*TO BE DONE*
Work through the following lines and count those that hold the word "each". Reply with that number only.
-- START OF EXERCISE DATA --
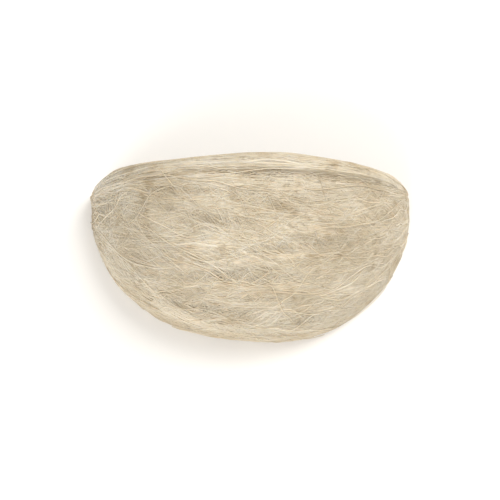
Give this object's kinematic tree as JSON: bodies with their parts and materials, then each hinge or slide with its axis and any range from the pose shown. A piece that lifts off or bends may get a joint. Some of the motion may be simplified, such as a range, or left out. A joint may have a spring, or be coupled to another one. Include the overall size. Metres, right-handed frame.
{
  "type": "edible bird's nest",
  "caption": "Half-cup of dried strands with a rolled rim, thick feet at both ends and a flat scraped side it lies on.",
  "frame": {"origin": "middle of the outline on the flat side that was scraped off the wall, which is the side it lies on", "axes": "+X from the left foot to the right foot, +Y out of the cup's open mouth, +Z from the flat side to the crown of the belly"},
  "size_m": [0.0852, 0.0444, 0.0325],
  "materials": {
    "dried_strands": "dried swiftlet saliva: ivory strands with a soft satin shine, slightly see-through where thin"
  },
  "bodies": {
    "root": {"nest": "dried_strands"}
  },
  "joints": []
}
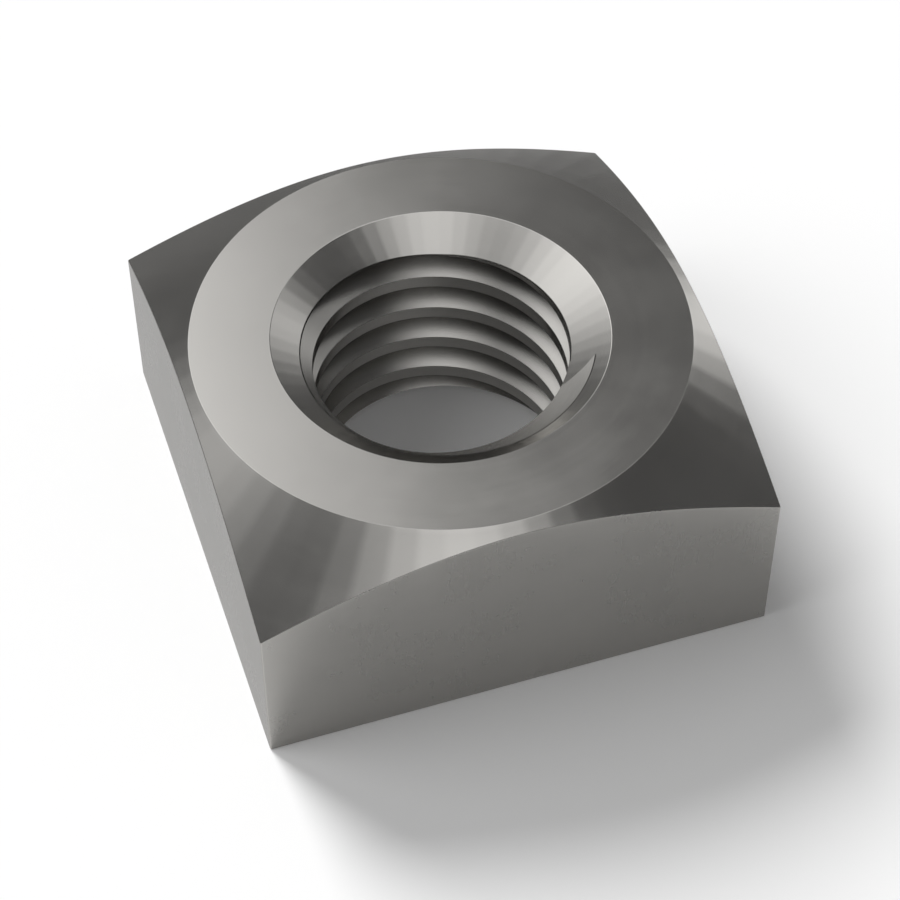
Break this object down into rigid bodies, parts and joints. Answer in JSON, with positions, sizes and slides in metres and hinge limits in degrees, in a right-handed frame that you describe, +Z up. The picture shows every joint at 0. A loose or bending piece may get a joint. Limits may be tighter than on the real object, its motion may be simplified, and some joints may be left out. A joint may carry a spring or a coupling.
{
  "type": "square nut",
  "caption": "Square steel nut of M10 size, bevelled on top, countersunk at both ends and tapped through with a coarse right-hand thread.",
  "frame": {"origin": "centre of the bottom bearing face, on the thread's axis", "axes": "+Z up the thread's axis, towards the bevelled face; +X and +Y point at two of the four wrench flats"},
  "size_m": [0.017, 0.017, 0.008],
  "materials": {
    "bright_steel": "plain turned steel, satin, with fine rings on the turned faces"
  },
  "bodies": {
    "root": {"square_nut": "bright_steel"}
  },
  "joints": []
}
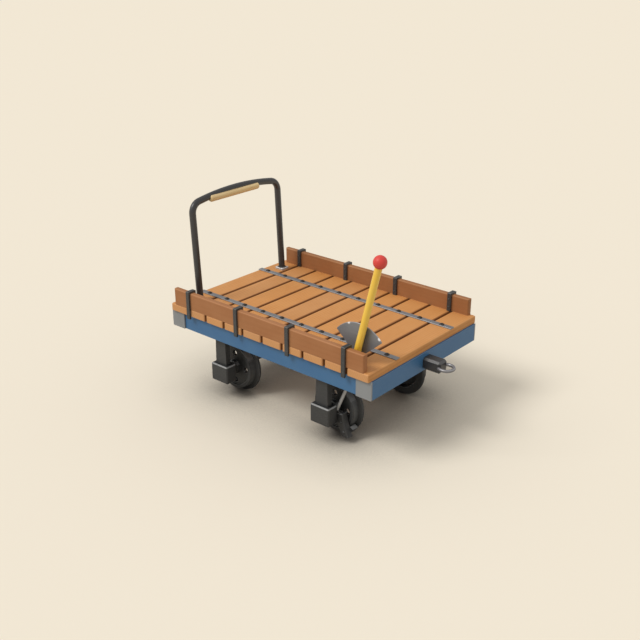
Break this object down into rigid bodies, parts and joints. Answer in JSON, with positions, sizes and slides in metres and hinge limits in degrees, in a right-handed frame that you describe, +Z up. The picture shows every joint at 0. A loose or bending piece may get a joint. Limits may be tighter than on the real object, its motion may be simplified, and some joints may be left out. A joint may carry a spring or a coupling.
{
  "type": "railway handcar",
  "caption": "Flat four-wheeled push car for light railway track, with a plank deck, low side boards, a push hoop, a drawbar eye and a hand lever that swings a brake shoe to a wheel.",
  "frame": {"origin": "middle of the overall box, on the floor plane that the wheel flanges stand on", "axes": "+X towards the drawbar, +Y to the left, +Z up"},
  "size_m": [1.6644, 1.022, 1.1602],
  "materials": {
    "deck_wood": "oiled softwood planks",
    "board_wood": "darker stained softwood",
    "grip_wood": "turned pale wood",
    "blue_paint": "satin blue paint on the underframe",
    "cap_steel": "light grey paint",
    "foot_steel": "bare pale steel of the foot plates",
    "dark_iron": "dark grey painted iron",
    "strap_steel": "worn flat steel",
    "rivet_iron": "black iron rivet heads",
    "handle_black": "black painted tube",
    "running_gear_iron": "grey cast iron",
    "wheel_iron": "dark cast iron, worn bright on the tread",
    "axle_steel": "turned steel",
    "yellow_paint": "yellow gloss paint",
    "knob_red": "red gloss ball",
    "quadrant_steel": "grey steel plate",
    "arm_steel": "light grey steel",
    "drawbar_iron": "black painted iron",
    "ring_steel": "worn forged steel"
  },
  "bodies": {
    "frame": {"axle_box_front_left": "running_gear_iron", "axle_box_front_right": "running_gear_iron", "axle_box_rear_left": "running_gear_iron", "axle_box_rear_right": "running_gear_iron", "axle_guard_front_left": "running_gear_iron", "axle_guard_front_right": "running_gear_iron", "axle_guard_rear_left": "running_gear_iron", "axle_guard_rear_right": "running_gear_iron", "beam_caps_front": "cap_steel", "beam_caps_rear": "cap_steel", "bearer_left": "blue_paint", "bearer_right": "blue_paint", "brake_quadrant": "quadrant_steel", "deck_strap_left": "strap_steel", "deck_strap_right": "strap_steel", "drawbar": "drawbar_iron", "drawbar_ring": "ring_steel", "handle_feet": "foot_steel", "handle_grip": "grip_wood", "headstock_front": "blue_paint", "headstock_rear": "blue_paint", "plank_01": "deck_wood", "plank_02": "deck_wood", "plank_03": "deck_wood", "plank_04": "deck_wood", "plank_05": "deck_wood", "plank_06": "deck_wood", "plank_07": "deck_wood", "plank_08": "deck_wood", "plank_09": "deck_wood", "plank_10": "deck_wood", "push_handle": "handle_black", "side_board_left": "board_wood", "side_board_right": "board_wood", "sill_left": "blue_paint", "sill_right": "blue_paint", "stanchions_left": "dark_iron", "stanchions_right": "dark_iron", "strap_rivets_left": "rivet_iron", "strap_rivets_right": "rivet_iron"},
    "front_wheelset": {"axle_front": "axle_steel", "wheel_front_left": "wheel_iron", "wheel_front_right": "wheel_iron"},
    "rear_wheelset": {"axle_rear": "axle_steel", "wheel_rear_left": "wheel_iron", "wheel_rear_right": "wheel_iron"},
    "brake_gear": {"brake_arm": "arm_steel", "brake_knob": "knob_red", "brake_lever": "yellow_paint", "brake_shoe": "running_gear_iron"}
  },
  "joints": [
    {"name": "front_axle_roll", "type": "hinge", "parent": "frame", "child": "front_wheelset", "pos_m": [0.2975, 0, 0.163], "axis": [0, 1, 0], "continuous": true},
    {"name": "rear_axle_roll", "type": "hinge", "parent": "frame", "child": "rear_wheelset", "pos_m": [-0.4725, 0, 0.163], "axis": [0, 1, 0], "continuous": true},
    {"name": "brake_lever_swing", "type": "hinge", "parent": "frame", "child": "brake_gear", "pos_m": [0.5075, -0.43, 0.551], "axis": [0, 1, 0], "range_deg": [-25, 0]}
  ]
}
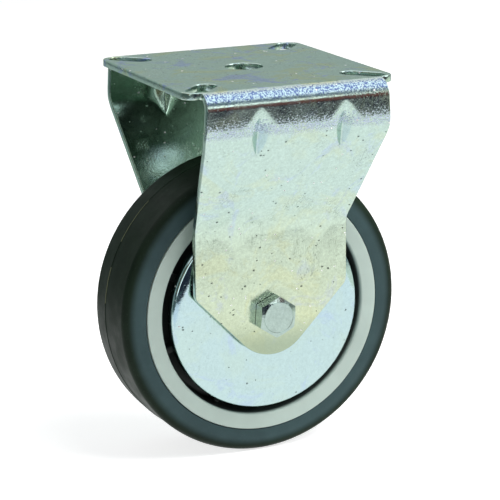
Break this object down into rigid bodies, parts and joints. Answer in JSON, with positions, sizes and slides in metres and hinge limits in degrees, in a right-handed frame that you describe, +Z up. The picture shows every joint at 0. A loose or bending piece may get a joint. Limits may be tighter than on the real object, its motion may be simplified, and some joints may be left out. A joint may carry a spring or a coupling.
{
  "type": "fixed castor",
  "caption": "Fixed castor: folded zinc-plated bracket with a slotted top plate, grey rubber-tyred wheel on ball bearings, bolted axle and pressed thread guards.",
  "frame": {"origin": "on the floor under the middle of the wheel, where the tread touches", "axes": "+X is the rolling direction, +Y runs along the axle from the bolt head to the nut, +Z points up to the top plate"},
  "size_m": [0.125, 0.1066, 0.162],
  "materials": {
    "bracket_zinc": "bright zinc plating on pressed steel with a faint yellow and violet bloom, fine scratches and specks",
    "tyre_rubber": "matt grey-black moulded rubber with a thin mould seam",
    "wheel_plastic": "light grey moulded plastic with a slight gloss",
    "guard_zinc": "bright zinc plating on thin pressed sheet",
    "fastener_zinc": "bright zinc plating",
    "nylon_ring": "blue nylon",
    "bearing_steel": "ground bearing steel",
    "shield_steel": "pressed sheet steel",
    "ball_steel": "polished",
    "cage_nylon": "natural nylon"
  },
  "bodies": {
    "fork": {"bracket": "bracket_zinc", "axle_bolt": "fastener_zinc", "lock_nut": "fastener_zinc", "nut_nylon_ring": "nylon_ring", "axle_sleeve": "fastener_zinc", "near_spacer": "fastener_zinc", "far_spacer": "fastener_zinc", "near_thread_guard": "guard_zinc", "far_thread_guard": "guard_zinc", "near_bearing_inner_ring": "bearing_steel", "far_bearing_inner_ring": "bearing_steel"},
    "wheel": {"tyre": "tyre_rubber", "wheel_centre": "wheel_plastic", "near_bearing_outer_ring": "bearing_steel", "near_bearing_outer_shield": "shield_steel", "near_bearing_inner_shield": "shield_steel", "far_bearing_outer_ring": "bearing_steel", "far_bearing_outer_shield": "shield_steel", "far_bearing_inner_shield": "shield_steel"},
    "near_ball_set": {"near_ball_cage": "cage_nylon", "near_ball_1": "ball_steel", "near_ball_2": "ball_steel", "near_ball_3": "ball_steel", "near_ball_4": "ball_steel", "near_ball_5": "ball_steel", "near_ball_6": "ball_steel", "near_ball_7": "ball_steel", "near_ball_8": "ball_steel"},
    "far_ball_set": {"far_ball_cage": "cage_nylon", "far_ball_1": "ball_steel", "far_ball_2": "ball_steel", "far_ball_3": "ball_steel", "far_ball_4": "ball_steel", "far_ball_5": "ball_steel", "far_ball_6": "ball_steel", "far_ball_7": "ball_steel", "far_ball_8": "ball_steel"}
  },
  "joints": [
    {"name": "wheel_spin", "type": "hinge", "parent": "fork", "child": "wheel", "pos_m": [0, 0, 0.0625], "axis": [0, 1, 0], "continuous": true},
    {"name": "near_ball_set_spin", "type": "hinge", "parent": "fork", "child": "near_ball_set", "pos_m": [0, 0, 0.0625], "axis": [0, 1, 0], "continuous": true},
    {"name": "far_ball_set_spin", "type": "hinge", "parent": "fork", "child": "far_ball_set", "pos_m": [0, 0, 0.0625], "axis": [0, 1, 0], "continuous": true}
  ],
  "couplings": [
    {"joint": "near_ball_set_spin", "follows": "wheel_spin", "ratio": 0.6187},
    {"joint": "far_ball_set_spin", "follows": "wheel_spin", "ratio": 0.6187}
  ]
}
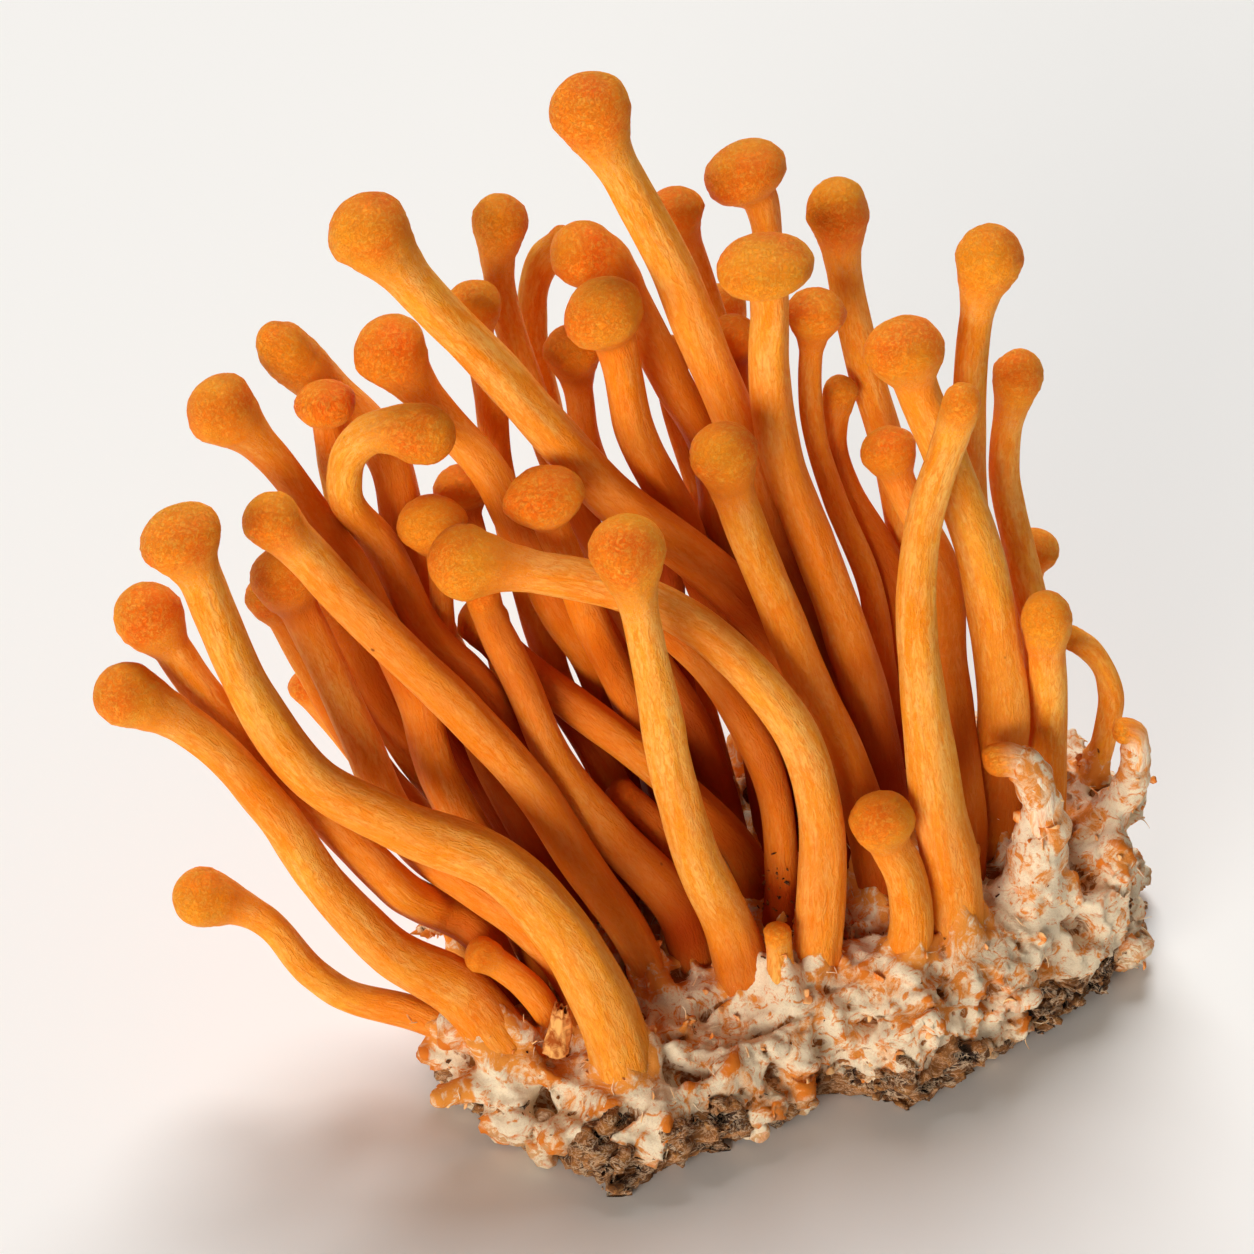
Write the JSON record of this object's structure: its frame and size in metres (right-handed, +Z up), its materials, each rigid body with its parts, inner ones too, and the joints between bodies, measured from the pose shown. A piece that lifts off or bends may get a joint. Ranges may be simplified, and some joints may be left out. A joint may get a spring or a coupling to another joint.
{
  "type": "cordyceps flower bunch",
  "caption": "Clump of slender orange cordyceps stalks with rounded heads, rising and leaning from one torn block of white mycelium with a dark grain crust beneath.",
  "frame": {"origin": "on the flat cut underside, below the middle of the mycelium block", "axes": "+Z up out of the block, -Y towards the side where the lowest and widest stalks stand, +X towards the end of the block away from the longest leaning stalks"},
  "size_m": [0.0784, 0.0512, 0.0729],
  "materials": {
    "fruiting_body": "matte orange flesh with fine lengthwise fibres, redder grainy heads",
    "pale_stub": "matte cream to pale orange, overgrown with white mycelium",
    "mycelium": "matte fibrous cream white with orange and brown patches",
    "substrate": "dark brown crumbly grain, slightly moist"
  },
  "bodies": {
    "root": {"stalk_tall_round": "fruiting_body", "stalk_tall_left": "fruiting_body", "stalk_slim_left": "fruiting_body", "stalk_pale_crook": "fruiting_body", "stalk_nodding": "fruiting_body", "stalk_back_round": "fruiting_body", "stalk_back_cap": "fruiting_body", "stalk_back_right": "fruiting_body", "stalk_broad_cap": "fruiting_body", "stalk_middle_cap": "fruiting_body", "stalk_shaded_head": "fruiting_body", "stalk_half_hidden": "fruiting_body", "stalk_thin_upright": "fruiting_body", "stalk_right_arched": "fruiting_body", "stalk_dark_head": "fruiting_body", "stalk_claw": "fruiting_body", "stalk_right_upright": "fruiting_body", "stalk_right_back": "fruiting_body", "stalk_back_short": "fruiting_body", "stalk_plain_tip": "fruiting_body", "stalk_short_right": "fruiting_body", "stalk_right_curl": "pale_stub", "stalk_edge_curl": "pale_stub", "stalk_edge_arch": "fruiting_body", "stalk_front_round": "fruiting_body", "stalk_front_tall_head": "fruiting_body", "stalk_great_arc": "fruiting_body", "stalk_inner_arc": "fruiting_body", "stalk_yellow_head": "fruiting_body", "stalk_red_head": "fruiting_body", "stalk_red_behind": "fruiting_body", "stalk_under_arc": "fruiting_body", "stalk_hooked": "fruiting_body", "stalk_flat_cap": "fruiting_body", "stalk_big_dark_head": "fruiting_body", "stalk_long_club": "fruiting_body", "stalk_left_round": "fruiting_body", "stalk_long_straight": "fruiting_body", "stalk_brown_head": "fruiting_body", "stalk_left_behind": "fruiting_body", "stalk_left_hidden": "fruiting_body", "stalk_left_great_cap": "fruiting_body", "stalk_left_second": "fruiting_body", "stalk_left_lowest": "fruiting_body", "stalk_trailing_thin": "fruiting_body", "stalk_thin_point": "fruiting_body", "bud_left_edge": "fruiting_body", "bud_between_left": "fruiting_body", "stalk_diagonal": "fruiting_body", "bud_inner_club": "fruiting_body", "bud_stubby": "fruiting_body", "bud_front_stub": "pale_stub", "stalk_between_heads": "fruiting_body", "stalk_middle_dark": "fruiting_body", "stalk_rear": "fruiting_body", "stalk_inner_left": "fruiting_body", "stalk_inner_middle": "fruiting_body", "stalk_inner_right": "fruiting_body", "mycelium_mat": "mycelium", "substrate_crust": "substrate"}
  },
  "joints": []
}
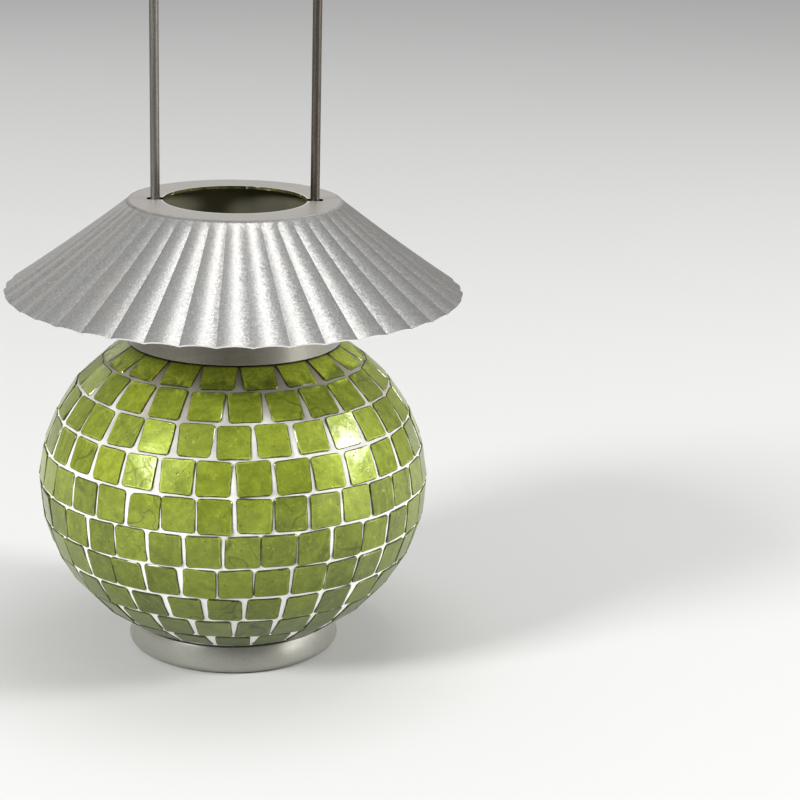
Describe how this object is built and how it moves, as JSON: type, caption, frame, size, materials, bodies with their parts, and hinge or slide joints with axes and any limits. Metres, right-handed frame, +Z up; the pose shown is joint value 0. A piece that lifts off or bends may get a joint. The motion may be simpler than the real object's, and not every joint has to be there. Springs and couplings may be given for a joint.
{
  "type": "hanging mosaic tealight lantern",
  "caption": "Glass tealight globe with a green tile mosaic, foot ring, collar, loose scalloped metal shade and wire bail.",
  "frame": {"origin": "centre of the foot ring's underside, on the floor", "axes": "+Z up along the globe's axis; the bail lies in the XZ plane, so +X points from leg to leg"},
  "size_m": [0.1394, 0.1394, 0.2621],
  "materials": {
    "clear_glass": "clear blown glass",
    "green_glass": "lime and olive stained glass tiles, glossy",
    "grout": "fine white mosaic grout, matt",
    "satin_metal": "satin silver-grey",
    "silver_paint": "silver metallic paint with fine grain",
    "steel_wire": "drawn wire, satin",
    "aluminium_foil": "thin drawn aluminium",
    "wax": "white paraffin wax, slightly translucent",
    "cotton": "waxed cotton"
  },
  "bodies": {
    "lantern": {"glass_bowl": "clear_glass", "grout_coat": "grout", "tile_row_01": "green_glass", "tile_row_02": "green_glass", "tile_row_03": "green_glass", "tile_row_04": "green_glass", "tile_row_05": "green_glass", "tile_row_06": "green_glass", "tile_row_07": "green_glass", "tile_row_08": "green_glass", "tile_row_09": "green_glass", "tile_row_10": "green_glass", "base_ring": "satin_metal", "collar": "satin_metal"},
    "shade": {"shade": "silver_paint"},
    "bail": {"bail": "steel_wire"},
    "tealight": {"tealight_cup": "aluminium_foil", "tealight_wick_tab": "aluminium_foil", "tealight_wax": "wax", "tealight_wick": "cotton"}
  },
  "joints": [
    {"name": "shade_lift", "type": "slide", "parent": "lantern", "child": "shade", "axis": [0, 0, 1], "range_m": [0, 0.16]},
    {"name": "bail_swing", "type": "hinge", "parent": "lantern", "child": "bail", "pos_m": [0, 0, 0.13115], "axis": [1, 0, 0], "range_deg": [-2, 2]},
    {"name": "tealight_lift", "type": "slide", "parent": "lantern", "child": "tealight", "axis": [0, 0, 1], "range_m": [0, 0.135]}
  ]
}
-- END OF EXERCISE DATA --
*IN RESPONSE*
2